Le magazine hebdomadaire marocain en français TelQuel publie trois articles sur les mésaventures de six jeunes gens ayant entrepris d’organiser, par le biais de Facebook, un pique nique pendant le mois de Ramadan, dans le but de défendre la liberté de culte dans leur pays. Ils ont été appréhendés par la police et interrogés avant de se retrouver poursuivis en justice. Le directeur de TelQuel déplore la radicalisation de la population et la complaisance des autorités face aux radicaux. L’Etat, estime-t-il, finira pas se retrouver menacé par les radicaux qu’il défend. Extraits:

Un “pique-nique symbolique”pour dénoncer l’article 222 du Code pénal marocain qui enfreint la liberté de culte

Dans un article intitulé « Enquête. Ils l’ont fait », Tel Quel rapporte [1]: « Parce qu’ils ont voulu organiser un “pique-nique symbolique”, pour protester contre la loi qui punit la rupture du jeûne du ramadan en public, six jeunes marocains ont vécu une incroyable aventure – et ce n’est pas fini.

[…]

Créer un groupe sur Facebook est un jeu d’enfant: un nom, une description, quelques détails d’ordre technique et, en deux clics et trois validations, le tour est joué. C’est ce qu’ont fait Zineb El Rhazoui et Ibtissam Lachgar. […]
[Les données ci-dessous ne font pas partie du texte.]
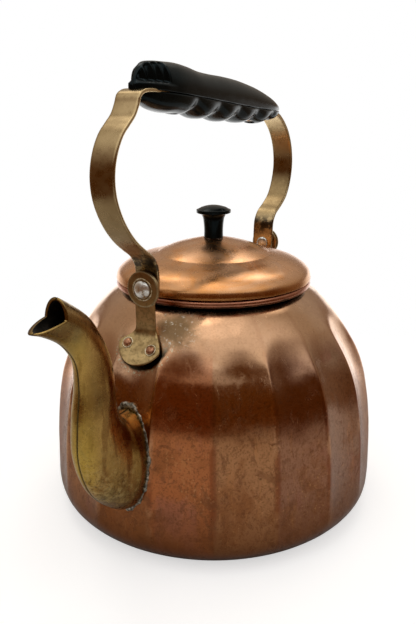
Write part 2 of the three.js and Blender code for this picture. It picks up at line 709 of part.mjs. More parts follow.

Le Mouvement alternatif pour les libertés individuelles (son acronyme, MALI, signifie en marocain “qu’est-ce que tu me reproches ?”) voit donc le jour sur Facebook le 24 août 2009, peu après le début du ramadan. La description du groupe énumère les libertés individuelles à défendre. Sur la liste, la liberté de culte. “Nous avons commencé par cette problématique parce qu’elle était d’actualité, pas par défiance envers l’islam”, assure Ibtissam. Mardi 25 août, le premier projet d’action est dévoilé: organiser, dimanche 13 septembre, un “pique-nique symbolique”, dans une forêt près de Mohammedia, à l’abri de la foule, pour dénoncer l’article 222 du Code pénal marocain qui stipule: “Celui qui, notoirement connu pour son appartenance à la religion musulmane, rompt ostensiblement le jeûne dans un lieu public pendant le temps du ramadan, sans motif admis par cette religion, est puni d’un à six mois d’emprisonnement et d’une amende de 12 à 120 DH”.

[…]

C’est ainsi que Zineb El Rhazoui présente, sur Facebook, la première activité du MALI, appelant tous ceux que cela intéresse à se retrouver le 13 septembre à la gare de Mohammedia (un compromis entre les Rbatis et les Casablancais), pour se rendre ensemble dans une forêt proche où jeûneurs et dé-jeûneurs débattront “dans le calme” de la liberté de croyance […] »

Réaction sur Facebook: “Nous savons à quoi vous ressemblez, on va venir vous égorger”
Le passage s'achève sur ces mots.